About the Program
As a core value, Theatre Y thrives off of collaboration, dialogue and intimate exchange between itself and its community, and we curate intergenerational spaces where these conversations can happen.
Theatre Y’s Youth Program fosters 1:1, 1:2, and 1:3 relationships between Theatre Y’s collaborators and young people in North Lawndale, with Marvin Tate as the program’s core visionary. As a necessarily collaborative organism, Theatre Y is home to a diversity of high-caliber talent in a variety of art forms, including architecture, sound production, film, and photography. Our objective with this program is to encourage multidisciplinary, lateral thinking in young people and to teach the necessary hard and soft skills for successful careers in the arts and social justice fields. As the program’s coach, Marvin Tate’s extensive and deep-rooted history with the art community of Chicago-at-large will be an indispensable resource to the city’s future artists and educators.

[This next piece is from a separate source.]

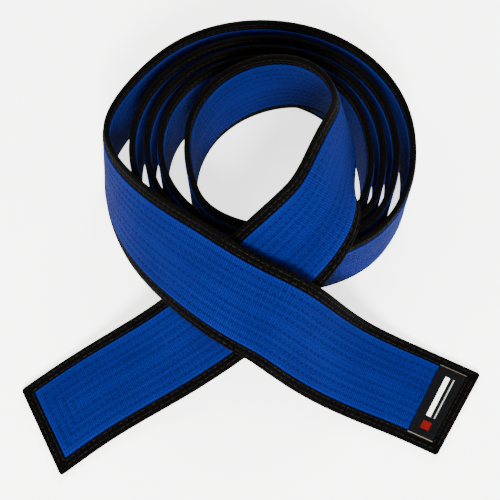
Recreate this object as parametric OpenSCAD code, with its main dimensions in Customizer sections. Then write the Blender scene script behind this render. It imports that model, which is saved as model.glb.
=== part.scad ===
// Martial arts belt: a padded, stitched strip rolled on its edge into a loose coil.
// Both free ends cross in front of the coil and lie on the floor, outer face up.
// Origin: centre of the base of the bounding box. +Z up, -Y towards the free ends.

/* [Strip] */
// Width of the finished belt
belt_w = 45; // [40:1:50]
// Thickness through cover, core and both panels
belt_t = 3.4; // [3.2:0.1:3.8]
// Thickness of the black cover fabric
cover_t = 0.35; // [0.3:0.05:0.4]
// Thickness of each coloured panel
panel_t = 0.35; // [0.3:0.05:0.4]
// Width of the black border left beside each panel and at its ends
border_w = 5.5; // [4:0.5:7]
// Number of padding plies inside the cover
ply_count = 3; // [3]
// Clearance between layers that lie on each other
lay_gap = 0.05; // [0.02:0.01:0.1]

/* [Stitching] */
// Width of a thread where it lies on the fabric
thread_w = 0.5; // [0.4:0.1:0.7]
// Height of a thread above the fabric
thread_h = 0.2; // [0.15:0.05:0.25]
// Distance of the outer border row from the belt's edge
edge_row_1 = 2; // [1.5:0.1:2.4]
// Distance of the inner border row from the belt's edge
edge_row_2 = 4.2; // [3.4:0.1:4.6]
// Distance of the first panel row from the belt's edge
panel_row_1 = 9; // [8:0.5:9]
// Distance from one panel row to the next
row_pitch = 3.5; // [3:0.1:3.6]

/* [Label] */
// Length of the label across the belt
label_l = 36; // [30:1:38]
// Width of the label along the belt
label_w = 13; // [10:1:14]
// Distance from the belt's end to the label
label_inset = 5; // [5:0.5:8]
// Thickness of the label
label_t = 0.4; // [0.3:0.05:0.5]

/* [Coil] */
// Number of full turns in the coil
turns = 4; // [4]
// Route points in each turn
turn_points = 16; // [16]
// Half width of the innermost turn
inner_rx = 44; // [44]
// Half depth of the innermost turn
inner_ry = 42; // [42]
// Growth of the half width with each turn
pitch_x = 6.4; // [6.4]
// Growth of the half depth with each turn
pitch_y = 5; // [5]
// How much wider the slack start of the outermost turn is
slack = 6; // [6]
// How far the outermost turn is pushed out where the plain tail leans on the coil
corner_push = 5; // [5]
// Growth of that push with each turn inwards
push_step = 1.3; // [1.3]

/* [Hidden] */

// Coil centre, and its drift towards -Y with each turn, in the row frame
coil_x = 7.2;
coil_y = 43.1;
coil_drift = 0.4;
// From the tails' own drawing to the row frame
frame_shift = [-0.8, 3.8];
// Turn numbers where the coil takes over from the label tail and gives way to the plain tail
coil_from = 2;
coil_to = 62;
// Height of the middle of the strip where it stands on its edge
stand_z = belt_w / 2;

half_w = belt_w / 2;
half_t = belt_t / 2;
cover_face = half_t - panel_t;
core_face = cover_face - cover_t - lay_gap;
ply_t = (2 * core_face - (ply_count - 1) * lay_gap) / ply_count;
corner_cut = 0.7;
panel_half = half_w - border_w;
label_stitch_inset = 0.9;

// Route of the strip's middle line. Each point is
// [x, y, z, roll, skew]: roll turns the strip from standing (0) to outer face up (90),
// and skew slants the strip's end.
label_tail = [
    [97.5, -83.5, 2, 90, -0.09],
    [74.5, -72.5, 2, 90, -0.06],
    [51, -63.5, 5, 82, -0.03],
    [31, -59, 26, 64, 0],
    [15, -54, 49, 59, 0],
    [1, -46.5, 47, 57, 0],
    [-14, -37.5, 48, 52, 0],
    [-28.5, -25.5, 45, 47, 0],
    [-43.5, -12, 39.5, 37, 0],
    [-56.5, 3, 35, 25, 0],
    [-65.5, 19, 27, 14, 0],
    [-70.5, 36, 22.5, 6, 0],
    [-70, 54, 22.5, 0, 0]
];
plain_tail = [
    [-29, 28, 22.5, -1, 0],
    [-29, 43, 22.5, -4, 0],
    [-22.5, 58, 25, -6, 0],
    [-10.5, 68, 30, -6, 0],
    [4, 72, 37, -4, 0],
    [18.5, 71, 43, 0, 0],
    [31.5, 65, 48, 5, 0],
    [41, 53.5, 52, 10, 0],
    [44.5, 39.5, 55, 15, 0],
    [42, 24.5, 62.5, 20, 0],
    [37.5, 8, 71, 34, 0],
    [33, -7.5, 67.5, 47, 0],
    [21.5, -20, 60.5, 56, 0],
    [6.5, -31, 49, 71, 0],
    [-8.5, -41.5, 34, 74, 0],
    [-24, -49.5, 22, 80, 0],
    [-39.5, -57, 12, 84, 0],
    [-57, -65.5, 6, 86, -0.06],
    [-76.5, -76.5, 2.4, 90, -0.13],
    [-97, -92, 2, 90, -0.17]
];

// A smoothing spline pulls a ring of points inwards, so the coil's points start further out
spline_gain = 6 / (4 + 2 * cos(360 / turn_points));

function coil_point(n) =
    let (left = turns - n)
    let (loose = slack * pow(left / turns, 8))
    let (rx = spline_gain * (inner_rx + pitch_x * left + loose))
    let (ry = spline_gain * (inner_ry + pitch_y * left + loose))
    let (turn = 180 - 360 * n)
    let (push = (corner_push + push_step * n) * pow(max(0, cos(turn + 45)), 8))
    [
        coil_x + (rx + push) * cos(turn), coil_y - coil_drift * n + (ry + push) * sin(turn),
        stand_z, 0, 0
    ];

function shifted(p) = [p.x + frame_shift.x, p.y + frame_shift.y, p[2], p[3], p[4]];

route = concat(
    [for (p = label_tail) shifted(p)],
    [for (i = [coil_from:coil_to]) coil_point(i / turn_points)],
    [for (p = plain_tail) shifted(p)]
);
last = len(route) - 1;

// Stations: the knots of a uniform cubic B-spline through the route
station = [
    for (i = [0:last])
        i == 0 || i == last ? route[i] : (route[i - 1] + 4 * route[i] + route[i + 1]) / 6
];

function place(i) = [station[i][0], station[i][1], station[i][2]];
function unit(v) = v / norm(v);

along = [for (i = [0:last]) unit(place(min(i + 1, last)) - place(max(i - 1, 0)))];
up_dir = [for (i = [0:last]) unit([0, 0, 1] - along[i].z * along[i])];
in_dir = [for (i = [0:last]) cross(along[i], up_dir[i])];
across = [for (i = [0:last]) cos(station[i][3]) * up_dir[i] + sin(station[i][3]) * in_dir[i]];
facing = [for (i = [0:last]) cross(across[i], along[i])];

// Point at station i, v across the belt from its middle and d out of its outer face
function at(i, v, d) =
    place(i) + v * (across[i] + station[i][4] * along[i]) + d * facing[i];

// The same line of points from end to end, stopped short of both ends by inset
function line(v, d, inset) = concat(
    [at(0, v, d) + (at(1, v, d) - at(0, v, d)) * inset / norm(place(1) - place(0))],
    [for (i = [1:last - 1]) at(i, v, d)],
    [at(last, v, d) + (at(last - 1, v, d) - at(last, v, d)) * inset / norm(place(last - 1) - place(last))]
);

// Solid between lines of points that run side by side, closed at both ends
module sweep(lines) {
    k = len(lines);
    n = len(lines[0]);
    points = [for (j = [0:n - 1]) for (l = lines) l[j]];
    sides = [
        for (j = [0:n - 2]) for (a = [0:k - 1])
            let (b = (a + 1) % k)
            each [
                [j * k + a, (j + 1) * k + b, j * k + b],
                [j * k + a, (j + 1) * k + a, (j + 1) * k + b]
            ]
    ];
    first_cap = [for (a = [1:k - 2]) [0, a, a + 1]];
    last_cap = [for (a = [1:k - 2]) [(n - 1) * k, (n - 1) * k + a + 1, (n - 1) * k + a]];
    polyhedron(points, concat(sides, first_cap, last_cap));
}

// Hollow band between outer and inner lines, closed at its first end and open at its last
module pocket(outer, inner) {
    k = len(outer);
    n = len(outer[0]);
    points = concat(
        [for (j = [0:n - 1]) for (l = outer) l[j]],
        [for (j = [0:n - 1]) for (l = inner) l[j]]
    );
    in0 = n * k;
    o1 = (n - 1) * k;
    i1 = in0 + o1;
    sides = [
        for (j = [0:n - 2]) for (a = [0:k - 1])
            let (b = (a + 1) % k, p = j * k, q = (j + 1) * k)
            each [
                [p + a, q + b, p + b], [p + a, q + a, q + b],
                [in0 + p + a, in0 + p + b, in0 + q + b], [in0 + p + a, in0 + q + b, in0 + q + a]
            ]
    ];
    caps = [for (a = [1:k - 2]) each [[0, a, a + 1], [in0, in0 + a + 1, in0 + a]]];
    rim = [
        for (a = [0:k - 1])
            let (b = (a + 1) % k)
            each [[o1 + b, o1 + a, i1 + a], [o1 + b, i1 + a, i1 + b]]
    ];
    polyhedron(points, concat(sides, caps, rim));
}

// Closed ring between loops of points that run side by side
module ring(loops) {
    k = len(loops);
    n = len(loops[0]);
    points = [for (j = [0:n - 1]) for (l = loops) l[j]];
    faces = [
        for (j = [0:n - 1]) for (a = [0:k - 1])
            let (b = (a + 1) % k, m = (j + 1) % n)
            each [
                [j * k + a, j * k + b, m * k + b],
                [j * k + a, m * k + b, m * k + a]
            ]
    ];
    polyhedron(points, faces);
}

// Flat layer of the belt: half width, lower and upper face, distance from both ends
module layer(half, low, high, inset) {
    section = [[-half, low], [-half, high], [0, high], [half, high], [half, low], [0, low]];
    sweep([for (s = section) line(s[0], s[1], inset)]);
}

// Rectangular row of stitching that runs round the belt at the same distance from every edge
module stitch_loop(from_edge, face, side) {
    section = [[-thread_w / 2, lay_gap], [0, lay_gap + thread_h], [thread_w / 2, lay_gap]];
    ordered = side > 0 ? section : [section[2], section[1], section[0]];
    ring([
        for (s = ordered)
            let (inset = from_edge + s[0])
            let (v = half_w - inset, d = side * (face + s[1]))
            let (there = line(v, d, inset), back = line(-v, d, inset))
            concat(there, [for (i = [last:-1:0]) back[i]])
    ]);
}

// Point near the label end, s from the end
function near_end(s, v, d) = at(0, v, d) + (at(1, v, d) - at(0, v, d)) * s / norm(place(1) - place(0));

// Corners of the cover's section, with its long edges trimmed by cut
function band(half, face, cut) = [
    [-half, cut - face], [-half, face - cut], [cut - half, face], [0, face], [half - cut, face],
    [half, face - cut], [half, cut - face], [half - cut, -face], [0, -face], [cut - half, -face]
];

module cover() {
    outer = band(half_w, cover_face, corner_cut);
    inner = band(half_w - cover_t, cover_face - cover_t, corner_cut);
    color("#151515") pocket(
        [for (s = outer) line(s[0], s[1], 0)],
        [for (s = inner) concat([line(s[0], s[1], cover_t)[0]], [for (i = [1:last]) at(i, s[0], s[1])])]
    );
}

// Padding ply number k, counted from the coil's side
module core_ply(k) {
    low = k * (ply_t + lay_gap) - core_face;
    color("#d8d2c4") layer(half_w - 3 * cover_t, low, low + ply_t, 3 * cover_t);
}

module panel_outer() {
    color("#123f9e") layer(panel_half, cover_face + lay_gap, half_t, border_w);
}

module panel_inner() {
    color("#123f9e") layer(panel_half, -half_t, -cover_face - lay_gap, border_w);
}

module edge_stitch(row, side) {
    color("#2a2a2a") stitch_loop(row == 1 ? edge_row_1 : edge_row_2, cover_face, side);
}

module panel_stitch(row, side) {
    color("#1c55c8") stitch_loop(panel_row_1 + (row - 1) * row_pitch, half_t, side);
}

module label() {
    low = half_t + lay_gap;
    far = label_inset + label_w;
    corners = [
        for (d = [low, low + label_t])
            [
                near_end(label_inset, -label_l / 2, d), near_end(label_inset, label_l / 2, d),
                near_end(far, label_l / 2, d), near_end(far, -label_l / 2, d)
            ]
    ];
    color("#0c0c0c") sweep([
        for (a = [0:3]) [corners[0][a], corners[1][a]]
    ]);
}

module label_stitch() {
    face = half_t + lay_gap + label_t + lay_gap;
    near = label_inset + label_stitch_inset;
    far = label_inset + label_w - label_stitch_inset;
    half = label_l / 2 - label_stitch_inset;
    section = [[-thread_w / 2, 0], [0, thread_h], [thread_w / 2, 0]];
    color("#1a1a1a") ring([
        for (s = section)
            let (o = s[0], d = face + s[1])
            [
                near_end(near + o, half - o, d), near_end(far - o, half - o, d),
                near_end(far - o, o - half, d), near_end(near + o, o - half, d)
            ]
    ]);
}

cover();
core_ply(0);  // core_ply_inner
core_ply(1);  // core_ply_middle
core_ply(2);  // core_ply_outer
panel_outer();
panel_inner();
edge_stitch(1, 1);  // edge_stitch_1_needle
edge_stitch(1, -1);  // edge_stitch_1_bobbin
edge_stitch(2, 1);  // edge_stitch_2_needle
edge_stitch(2, -1);  // edge_stitch_2_bobbin
panel_stitch(1, 1);  // panel_stitch_1_needle
panel_stitch(1, -1);  // panel_stitch_1_bobbin
panel_stitch(2, 1);  // panel_stitch_2_needle
panel_stitch(2, -1);  // panel_stitch_2_bobbin
panel_stitch(3, 1);  // panel_stitch_3_needle
panel_stitch(3, -1);  // panel_stitch_3_bobbin
panel_stitch(4, 1);  // panel_stitch_4_needle
panel_stitch(4, -1);  // panel_stitch_4_bobbin
label();
label_stitch();
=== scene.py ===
"""Martial arts belt: a padded, stitched strip coiled on its edge, both ends crossed in front."""

import math

import bpy
import numpy as np
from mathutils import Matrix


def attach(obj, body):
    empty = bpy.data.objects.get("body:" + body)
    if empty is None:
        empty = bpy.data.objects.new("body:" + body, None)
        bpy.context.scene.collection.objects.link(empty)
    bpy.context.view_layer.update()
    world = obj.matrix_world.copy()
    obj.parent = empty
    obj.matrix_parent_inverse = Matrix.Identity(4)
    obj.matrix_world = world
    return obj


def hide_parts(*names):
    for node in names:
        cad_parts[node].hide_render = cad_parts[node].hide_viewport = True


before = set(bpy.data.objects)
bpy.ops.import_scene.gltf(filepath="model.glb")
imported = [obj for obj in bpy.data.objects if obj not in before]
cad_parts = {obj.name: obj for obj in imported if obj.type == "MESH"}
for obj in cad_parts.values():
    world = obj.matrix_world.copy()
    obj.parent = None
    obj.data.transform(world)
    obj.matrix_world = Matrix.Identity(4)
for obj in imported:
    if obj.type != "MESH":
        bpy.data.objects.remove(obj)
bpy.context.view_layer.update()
MM = 0.001

# ------------------------------------------------------------------ camera

camera_data = bpy.data.cameras.new("camera")
camera_data.lens = 81.36
camera_data.sensor_width = 36
camera = bpy.data.objects.new("camera", camera_data)
camera.location = (-0.0008, -0.206, 0.5192)
camera.rotation_euler = (math.radians(22), 0, 0)
bpy.context.scene.collection.objects.link(camera)
bpy.context.scene.camera = camera

# ------------------------------------------------------------------ strip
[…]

This program will launch youth into their expressive selves through the ancient and timeless practice of puppetry and masks, spoken word, experimental music and found object visual art! Currently, we are working on the Youth Puppet Production of Little Carl, to premiere May 27th, 2023 at Chicago Shakespeare Theatre.
For more information, please contact Emily Bragg at emilybragg@theatre-y.com or email info@theatre-y.com.
About the Mentor
Marvin Tate is a Chicago native, born and raised in the North-Lawndale neighborhood. He is an award-winning Poet, Performer, Visual Artist and Educator. His works have been featured on stages internationally and locally, e.g. National Public Radio’s, “This American Life”, Def-Jam Poetry and on the BBC Radio program “The Poetry Detective”.
He has been active in the Chicago music scene since 1993. He has collaborated with Visual Artist, Theaster Gates Jr. and the Black Monks of Mississippi, Video Artist, Jefferson Pinder, and a motley crew of musical talents that include: Leroy Bach, Angel Olsen, Bill MacKay, Tim Kinsella, and Jazz Artists: Ben LaMar Gay, Angel Bat Dawid, Mike Reed, French experimentalist, The Bridge, Composer, Ernest Dawkins, and Soundscape Artist Joseph C. Mills.
Marvin's art is exhibited in many galleries and museums, including The Intuit Museum in Chicago, one of the world's premier museums dedicated to presenting self-taught art.
Tate is represented by The Hana Pietri Gallery in Chicago. Tate combines raw theater, with spoken word, poetry, and song to create powerful and personal narratives about love, death, and the struggle to be present in a constantly changing world.
Collaborator
Michael Montenegro is artistic director of Theatre Zarko which has presented for Chicago audiences original puppet theater plays such as: He Who, Haff (The Man), Sublime Beauty of Hands, Klown Kantos, and Iktu Blas.
For over thirty years, puppet artist Michael Montenegro has been developing his unique style of puppet and mask theater in the Chicago community both as a solo artist and as a collaborator with different theater groups. Commissioned projects include: Argonautica with Lookingglass Theatre, directed by Mary Zimmerman, The War With the Newts and The Long Christmas Ride Home with Next Theatre , and The Puppetmaster of Lodz with Writer’s Theatre which garnered a Jeff Award for Puppet Design. At present he is working on a film entitled Apparaticus in collaboration with Theatre Y.